Isolate every line in the data with the string "manifold" and copy it.

_Data segment_.
★ ★ ★ ★ ★
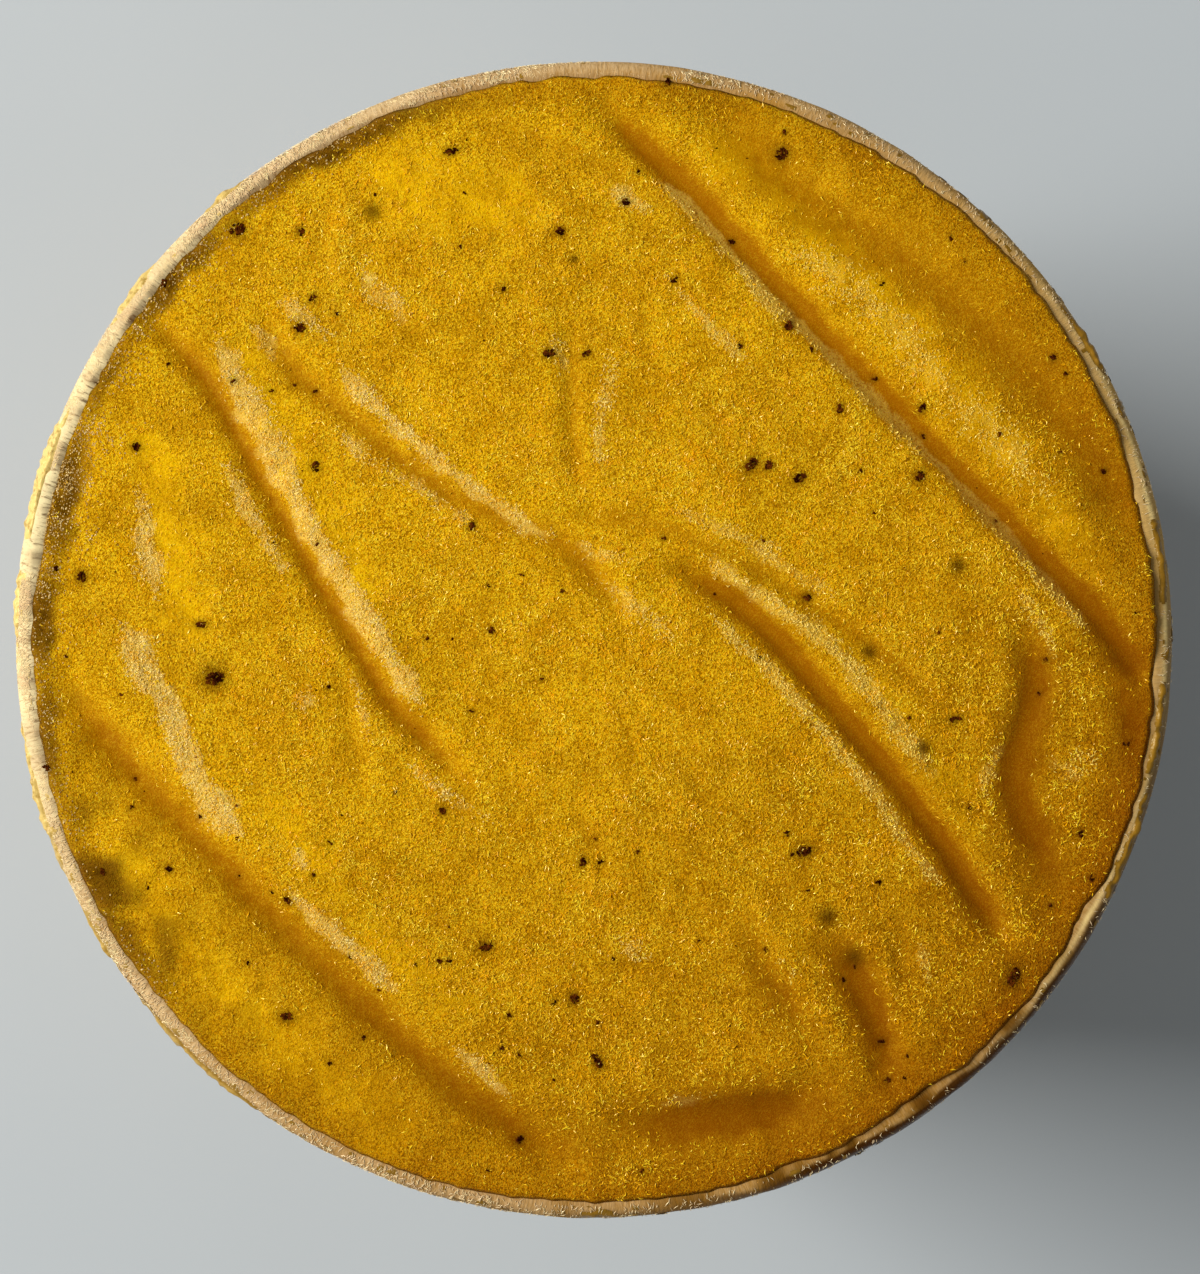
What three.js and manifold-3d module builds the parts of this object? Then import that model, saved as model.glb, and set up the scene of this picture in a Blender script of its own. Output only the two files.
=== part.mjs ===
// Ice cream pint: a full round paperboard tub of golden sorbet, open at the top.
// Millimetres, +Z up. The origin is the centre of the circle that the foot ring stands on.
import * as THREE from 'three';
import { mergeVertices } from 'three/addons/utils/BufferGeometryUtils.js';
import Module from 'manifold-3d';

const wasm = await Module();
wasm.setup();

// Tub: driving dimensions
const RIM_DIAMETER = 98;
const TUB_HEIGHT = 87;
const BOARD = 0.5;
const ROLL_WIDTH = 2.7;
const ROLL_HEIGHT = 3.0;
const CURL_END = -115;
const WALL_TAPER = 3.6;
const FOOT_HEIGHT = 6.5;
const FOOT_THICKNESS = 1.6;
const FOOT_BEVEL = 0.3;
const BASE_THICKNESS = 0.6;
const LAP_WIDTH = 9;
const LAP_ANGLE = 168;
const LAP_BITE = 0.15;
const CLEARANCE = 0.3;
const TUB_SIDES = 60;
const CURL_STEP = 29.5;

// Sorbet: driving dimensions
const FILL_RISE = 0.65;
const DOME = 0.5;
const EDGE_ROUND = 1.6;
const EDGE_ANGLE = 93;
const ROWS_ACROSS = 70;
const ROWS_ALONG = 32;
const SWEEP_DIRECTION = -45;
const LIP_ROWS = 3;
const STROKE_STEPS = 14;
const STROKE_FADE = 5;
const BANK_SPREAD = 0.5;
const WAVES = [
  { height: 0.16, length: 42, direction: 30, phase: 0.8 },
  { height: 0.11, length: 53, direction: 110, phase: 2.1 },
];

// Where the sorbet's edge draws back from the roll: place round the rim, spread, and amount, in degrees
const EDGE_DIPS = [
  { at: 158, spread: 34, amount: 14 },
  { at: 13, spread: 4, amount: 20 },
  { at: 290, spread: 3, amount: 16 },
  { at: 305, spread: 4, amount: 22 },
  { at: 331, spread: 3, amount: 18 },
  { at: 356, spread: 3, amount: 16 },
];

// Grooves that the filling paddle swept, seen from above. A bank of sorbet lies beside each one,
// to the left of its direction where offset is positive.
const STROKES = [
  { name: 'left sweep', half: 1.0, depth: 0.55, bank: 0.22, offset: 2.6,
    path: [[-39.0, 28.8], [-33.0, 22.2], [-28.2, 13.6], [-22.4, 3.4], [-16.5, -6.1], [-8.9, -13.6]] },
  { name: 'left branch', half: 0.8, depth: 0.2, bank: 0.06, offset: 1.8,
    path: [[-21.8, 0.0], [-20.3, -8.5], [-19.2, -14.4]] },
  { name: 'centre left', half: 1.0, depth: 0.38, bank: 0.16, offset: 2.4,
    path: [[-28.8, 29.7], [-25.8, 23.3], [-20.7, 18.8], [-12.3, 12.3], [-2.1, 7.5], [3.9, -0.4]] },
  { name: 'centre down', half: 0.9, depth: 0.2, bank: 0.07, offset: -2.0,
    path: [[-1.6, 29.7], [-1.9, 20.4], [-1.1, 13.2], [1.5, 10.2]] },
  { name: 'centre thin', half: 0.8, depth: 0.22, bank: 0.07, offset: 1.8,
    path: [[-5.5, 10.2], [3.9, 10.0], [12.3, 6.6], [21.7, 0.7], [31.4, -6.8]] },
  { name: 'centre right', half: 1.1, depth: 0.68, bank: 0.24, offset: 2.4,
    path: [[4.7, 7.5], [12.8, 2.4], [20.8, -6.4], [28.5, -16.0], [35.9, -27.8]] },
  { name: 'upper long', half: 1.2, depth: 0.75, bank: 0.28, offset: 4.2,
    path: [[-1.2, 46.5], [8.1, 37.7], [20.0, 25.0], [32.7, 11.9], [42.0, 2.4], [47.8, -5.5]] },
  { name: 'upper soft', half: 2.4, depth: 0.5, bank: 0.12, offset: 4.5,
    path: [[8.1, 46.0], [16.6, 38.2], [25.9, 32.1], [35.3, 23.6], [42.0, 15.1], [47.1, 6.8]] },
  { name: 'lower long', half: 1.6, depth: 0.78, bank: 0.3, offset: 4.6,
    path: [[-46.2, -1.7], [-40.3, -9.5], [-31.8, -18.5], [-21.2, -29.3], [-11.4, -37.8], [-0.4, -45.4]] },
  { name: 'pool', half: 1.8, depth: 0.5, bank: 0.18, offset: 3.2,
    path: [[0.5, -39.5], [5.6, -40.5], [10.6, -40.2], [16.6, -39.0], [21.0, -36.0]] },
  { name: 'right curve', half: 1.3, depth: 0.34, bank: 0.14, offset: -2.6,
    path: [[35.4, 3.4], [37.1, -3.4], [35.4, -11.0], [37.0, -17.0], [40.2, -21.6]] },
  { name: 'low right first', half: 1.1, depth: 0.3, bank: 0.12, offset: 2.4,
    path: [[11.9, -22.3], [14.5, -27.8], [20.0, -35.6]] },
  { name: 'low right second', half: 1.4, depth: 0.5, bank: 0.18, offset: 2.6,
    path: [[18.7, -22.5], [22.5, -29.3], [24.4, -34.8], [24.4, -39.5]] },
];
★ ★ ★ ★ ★
_Solution to this task_.
What three.js and manifold-3d module builds the parts of this object? Then import that model, saved as model.glb, and set up the scene of this picture in a Blender script of its own. Output only the two files.
import Module from 'manifold-3d';